====== Record excerpts ======
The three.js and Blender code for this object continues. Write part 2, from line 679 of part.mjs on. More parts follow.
======
====== Record excerpts ======
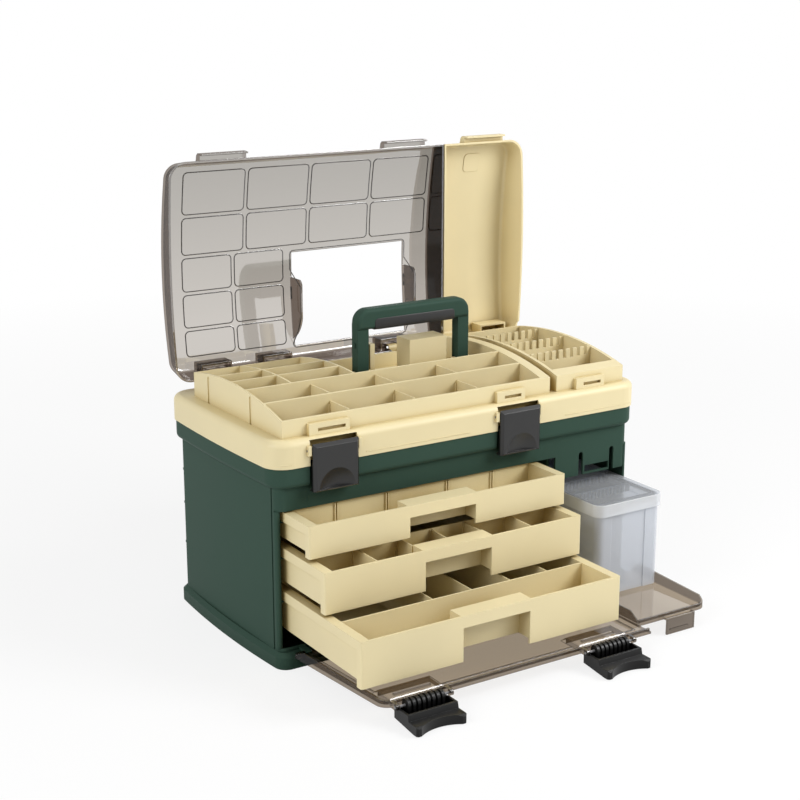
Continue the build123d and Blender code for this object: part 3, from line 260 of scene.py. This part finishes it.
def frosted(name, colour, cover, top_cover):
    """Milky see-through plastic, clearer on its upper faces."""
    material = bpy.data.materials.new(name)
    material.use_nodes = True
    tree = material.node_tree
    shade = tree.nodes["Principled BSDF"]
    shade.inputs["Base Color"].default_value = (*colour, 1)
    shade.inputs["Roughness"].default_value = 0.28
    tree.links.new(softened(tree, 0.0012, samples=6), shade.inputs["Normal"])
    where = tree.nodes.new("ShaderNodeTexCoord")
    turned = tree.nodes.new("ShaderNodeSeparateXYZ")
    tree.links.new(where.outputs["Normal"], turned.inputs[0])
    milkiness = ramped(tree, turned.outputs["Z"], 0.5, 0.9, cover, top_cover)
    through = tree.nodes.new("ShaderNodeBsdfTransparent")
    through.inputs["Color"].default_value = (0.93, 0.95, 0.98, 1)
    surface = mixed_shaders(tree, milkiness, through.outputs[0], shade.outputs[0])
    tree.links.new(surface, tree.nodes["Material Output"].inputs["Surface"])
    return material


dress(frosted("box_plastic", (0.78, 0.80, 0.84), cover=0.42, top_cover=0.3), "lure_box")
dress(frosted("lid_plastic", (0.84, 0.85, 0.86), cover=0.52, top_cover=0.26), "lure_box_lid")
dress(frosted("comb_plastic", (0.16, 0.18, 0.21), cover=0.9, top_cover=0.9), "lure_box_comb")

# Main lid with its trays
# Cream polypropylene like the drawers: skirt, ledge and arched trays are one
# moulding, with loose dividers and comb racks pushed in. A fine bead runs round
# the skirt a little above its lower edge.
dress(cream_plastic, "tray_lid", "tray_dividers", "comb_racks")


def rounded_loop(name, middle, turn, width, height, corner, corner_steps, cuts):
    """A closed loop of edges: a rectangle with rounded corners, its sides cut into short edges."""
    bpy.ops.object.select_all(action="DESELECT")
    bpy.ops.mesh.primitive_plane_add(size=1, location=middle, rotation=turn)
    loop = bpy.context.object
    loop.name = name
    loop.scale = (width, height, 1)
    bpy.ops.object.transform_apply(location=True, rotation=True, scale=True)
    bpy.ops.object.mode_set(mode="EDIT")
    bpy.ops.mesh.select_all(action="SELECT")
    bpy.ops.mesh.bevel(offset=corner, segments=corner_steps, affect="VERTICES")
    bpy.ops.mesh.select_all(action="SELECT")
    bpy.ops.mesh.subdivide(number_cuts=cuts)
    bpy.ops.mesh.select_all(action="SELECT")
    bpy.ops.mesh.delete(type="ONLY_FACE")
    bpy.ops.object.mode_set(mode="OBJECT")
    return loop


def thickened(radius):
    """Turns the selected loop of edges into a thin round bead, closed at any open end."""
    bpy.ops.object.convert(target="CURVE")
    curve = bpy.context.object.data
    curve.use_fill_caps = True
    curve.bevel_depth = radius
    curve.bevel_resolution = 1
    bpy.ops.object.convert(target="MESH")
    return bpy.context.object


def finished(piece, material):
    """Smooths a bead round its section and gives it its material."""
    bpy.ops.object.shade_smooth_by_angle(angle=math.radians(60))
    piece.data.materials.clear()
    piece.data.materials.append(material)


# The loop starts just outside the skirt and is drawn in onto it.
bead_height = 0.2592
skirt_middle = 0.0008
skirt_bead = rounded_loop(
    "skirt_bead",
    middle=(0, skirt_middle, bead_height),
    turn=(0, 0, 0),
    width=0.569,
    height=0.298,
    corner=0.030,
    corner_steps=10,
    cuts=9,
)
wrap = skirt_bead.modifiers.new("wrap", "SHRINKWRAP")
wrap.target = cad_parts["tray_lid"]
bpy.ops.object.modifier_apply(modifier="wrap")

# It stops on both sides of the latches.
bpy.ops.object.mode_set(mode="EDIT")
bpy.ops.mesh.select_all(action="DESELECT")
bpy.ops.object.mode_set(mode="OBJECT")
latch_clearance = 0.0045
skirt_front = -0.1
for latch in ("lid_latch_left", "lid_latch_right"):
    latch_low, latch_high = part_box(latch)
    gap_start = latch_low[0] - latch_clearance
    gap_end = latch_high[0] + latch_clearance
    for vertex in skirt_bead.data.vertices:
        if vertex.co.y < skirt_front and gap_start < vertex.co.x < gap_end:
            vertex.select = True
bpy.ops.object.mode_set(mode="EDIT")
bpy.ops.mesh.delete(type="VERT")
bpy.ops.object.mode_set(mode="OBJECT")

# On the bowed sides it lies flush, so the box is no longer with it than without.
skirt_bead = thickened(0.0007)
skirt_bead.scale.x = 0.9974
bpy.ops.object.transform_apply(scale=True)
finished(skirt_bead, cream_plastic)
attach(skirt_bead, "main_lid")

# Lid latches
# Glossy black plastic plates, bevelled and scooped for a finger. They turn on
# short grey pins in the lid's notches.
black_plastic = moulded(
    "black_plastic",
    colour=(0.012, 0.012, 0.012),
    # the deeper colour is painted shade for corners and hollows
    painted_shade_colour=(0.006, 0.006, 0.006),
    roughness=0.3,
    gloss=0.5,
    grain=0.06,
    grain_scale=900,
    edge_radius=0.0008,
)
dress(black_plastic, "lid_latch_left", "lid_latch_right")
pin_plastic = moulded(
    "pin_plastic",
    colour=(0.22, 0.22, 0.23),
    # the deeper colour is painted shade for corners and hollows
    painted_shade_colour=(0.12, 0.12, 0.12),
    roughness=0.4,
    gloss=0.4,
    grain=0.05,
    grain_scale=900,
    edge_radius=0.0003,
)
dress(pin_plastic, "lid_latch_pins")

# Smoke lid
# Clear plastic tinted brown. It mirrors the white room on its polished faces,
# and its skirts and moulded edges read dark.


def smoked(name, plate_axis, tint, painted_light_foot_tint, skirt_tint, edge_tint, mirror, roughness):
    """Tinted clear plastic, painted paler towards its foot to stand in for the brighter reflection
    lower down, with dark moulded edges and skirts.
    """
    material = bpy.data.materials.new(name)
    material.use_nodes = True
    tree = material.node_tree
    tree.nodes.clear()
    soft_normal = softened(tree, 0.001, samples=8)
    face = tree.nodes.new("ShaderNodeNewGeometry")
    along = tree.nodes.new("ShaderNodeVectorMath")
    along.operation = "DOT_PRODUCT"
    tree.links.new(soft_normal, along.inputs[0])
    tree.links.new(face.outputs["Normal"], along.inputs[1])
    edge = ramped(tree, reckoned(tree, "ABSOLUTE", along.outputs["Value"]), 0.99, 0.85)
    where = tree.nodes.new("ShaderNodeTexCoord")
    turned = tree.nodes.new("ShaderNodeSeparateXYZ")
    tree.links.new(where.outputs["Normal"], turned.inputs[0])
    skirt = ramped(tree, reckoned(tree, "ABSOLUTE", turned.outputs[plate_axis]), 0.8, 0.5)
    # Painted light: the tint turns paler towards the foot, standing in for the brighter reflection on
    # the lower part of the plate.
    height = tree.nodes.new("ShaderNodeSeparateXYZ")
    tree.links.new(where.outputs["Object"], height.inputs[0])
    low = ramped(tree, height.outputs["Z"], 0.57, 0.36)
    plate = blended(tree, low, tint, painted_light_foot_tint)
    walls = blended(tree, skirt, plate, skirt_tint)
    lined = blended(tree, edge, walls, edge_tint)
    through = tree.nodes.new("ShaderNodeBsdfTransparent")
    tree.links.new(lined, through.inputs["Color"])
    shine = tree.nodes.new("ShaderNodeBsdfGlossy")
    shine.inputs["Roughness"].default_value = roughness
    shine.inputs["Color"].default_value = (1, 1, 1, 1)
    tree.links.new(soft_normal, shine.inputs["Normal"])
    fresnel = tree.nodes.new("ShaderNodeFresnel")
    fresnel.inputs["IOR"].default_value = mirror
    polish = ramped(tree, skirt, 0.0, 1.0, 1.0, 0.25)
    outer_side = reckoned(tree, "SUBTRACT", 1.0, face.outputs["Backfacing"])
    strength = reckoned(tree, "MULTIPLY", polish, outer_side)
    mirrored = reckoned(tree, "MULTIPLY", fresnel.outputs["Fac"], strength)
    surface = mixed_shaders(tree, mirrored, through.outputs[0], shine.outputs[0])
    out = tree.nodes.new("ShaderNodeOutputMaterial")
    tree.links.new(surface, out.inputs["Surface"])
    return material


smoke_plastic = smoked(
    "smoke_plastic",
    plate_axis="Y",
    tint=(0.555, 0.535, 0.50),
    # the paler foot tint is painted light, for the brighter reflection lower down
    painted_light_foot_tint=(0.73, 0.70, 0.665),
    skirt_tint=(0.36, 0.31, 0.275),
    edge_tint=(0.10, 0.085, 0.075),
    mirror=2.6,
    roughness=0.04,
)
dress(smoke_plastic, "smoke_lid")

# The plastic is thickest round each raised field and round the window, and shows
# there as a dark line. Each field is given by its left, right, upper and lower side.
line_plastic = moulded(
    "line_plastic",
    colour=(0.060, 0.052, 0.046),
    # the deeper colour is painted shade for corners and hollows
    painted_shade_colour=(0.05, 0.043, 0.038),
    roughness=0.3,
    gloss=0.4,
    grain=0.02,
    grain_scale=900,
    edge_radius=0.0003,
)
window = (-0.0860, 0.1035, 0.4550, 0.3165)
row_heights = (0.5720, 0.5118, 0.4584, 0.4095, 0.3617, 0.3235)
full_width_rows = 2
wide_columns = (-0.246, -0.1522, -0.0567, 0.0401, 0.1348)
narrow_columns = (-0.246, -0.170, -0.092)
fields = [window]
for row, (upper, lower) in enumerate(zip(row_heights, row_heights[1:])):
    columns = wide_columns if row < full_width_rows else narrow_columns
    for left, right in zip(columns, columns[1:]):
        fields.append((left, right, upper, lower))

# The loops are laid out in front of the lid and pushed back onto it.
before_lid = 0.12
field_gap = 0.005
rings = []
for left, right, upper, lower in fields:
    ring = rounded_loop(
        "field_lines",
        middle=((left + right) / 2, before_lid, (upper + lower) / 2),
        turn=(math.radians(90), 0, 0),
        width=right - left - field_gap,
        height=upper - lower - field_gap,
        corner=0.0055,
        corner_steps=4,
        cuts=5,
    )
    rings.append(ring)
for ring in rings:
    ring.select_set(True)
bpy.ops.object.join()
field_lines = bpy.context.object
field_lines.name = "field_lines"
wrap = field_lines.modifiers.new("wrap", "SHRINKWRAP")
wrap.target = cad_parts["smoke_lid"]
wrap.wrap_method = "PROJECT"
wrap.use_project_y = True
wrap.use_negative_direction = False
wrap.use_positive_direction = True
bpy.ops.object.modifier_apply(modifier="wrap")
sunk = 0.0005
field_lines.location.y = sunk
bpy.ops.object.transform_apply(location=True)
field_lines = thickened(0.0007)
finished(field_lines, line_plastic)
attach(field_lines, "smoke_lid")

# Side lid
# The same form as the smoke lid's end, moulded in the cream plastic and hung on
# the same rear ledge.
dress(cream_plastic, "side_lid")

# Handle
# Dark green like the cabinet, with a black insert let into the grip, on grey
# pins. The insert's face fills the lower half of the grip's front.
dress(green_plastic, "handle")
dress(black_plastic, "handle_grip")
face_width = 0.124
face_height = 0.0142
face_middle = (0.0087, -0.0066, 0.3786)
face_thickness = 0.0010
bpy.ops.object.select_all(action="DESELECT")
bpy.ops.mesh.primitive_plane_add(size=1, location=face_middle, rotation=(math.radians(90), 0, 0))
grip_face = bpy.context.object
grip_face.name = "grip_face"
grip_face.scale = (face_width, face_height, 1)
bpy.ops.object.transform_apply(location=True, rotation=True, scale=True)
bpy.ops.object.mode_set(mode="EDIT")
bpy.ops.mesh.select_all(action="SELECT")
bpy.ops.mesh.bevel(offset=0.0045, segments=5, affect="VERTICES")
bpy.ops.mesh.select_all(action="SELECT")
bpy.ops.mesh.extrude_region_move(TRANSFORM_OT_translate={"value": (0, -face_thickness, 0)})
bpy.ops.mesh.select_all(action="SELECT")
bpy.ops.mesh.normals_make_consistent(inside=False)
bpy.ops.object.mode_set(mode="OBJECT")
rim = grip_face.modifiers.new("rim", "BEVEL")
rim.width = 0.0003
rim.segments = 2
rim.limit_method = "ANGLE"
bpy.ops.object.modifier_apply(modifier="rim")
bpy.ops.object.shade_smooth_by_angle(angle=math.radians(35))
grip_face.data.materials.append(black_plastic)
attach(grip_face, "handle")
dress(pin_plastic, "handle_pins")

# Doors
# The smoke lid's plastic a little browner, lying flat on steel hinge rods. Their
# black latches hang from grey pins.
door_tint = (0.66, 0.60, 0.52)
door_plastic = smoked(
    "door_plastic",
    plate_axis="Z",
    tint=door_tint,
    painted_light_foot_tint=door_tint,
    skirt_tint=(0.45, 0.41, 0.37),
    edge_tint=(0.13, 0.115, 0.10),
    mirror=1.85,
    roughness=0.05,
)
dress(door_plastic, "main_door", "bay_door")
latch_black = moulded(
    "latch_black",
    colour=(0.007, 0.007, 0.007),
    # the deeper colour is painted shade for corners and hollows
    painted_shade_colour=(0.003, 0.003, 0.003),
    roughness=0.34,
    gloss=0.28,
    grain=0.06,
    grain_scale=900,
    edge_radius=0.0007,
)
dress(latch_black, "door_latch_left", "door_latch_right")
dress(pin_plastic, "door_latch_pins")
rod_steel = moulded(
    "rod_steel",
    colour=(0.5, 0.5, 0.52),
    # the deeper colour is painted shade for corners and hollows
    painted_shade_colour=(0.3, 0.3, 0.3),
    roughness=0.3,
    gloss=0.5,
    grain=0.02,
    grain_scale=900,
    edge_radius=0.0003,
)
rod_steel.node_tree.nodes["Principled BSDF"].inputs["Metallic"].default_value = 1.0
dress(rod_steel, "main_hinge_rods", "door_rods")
======
====== Record excerpts ======
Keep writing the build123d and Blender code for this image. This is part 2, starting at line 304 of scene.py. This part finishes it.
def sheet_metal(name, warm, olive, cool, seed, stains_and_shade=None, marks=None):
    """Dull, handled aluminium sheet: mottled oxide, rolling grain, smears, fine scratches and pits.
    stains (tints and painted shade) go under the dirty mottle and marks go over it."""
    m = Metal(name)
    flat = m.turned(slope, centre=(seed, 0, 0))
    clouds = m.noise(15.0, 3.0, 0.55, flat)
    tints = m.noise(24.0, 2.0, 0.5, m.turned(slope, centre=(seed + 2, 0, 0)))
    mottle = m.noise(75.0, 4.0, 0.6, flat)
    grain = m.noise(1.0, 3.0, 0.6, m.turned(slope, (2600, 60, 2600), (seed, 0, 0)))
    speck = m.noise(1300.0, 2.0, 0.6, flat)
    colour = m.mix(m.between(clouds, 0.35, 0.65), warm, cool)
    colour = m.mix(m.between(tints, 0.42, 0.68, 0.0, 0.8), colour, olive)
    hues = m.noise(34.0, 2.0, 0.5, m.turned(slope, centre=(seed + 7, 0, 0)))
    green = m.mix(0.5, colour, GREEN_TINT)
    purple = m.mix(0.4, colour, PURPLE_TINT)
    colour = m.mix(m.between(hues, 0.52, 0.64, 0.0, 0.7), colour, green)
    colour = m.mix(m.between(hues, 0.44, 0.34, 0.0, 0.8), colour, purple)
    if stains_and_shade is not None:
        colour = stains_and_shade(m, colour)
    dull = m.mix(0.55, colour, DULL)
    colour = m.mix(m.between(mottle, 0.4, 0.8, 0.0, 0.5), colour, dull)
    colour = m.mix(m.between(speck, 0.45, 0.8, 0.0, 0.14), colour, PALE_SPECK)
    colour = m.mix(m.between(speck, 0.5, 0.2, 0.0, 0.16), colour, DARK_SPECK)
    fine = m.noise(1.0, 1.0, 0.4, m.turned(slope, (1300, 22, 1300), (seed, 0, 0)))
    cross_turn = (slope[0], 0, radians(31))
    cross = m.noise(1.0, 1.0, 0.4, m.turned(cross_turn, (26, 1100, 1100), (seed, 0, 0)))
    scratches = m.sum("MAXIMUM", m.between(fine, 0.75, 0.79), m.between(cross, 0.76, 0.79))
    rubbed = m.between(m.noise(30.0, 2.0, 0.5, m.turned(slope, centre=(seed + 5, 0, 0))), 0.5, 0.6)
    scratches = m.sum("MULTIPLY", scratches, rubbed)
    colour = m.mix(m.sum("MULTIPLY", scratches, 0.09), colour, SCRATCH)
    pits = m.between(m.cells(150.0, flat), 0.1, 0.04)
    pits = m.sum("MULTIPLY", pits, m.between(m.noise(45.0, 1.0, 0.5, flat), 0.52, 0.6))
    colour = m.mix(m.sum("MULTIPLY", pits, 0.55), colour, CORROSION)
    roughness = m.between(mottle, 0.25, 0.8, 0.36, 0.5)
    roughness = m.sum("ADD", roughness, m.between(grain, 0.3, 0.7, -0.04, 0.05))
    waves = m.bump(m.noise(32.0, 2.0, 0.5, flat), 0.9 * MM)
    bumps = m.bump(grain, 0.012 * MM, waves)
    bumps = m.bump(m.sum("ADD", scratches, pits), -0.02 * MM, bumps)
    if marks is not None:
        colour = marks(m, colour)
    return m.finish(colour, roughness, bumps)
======
#### What you have to do
Scan the records above for the string "this", then select every line that holds it.

#### Output of the task
The three.js and Blender code for this object continues. Write part 2, from line 679 of part.mjs on. More parts follow.
Continue the build123d and Blender code for this object: part 3, from line 260 of scene.py. This part finishes it.
Keep writing the build123d and Blender code for this image. This is part 2, starting at line 304 of scene.py. This part finishes it.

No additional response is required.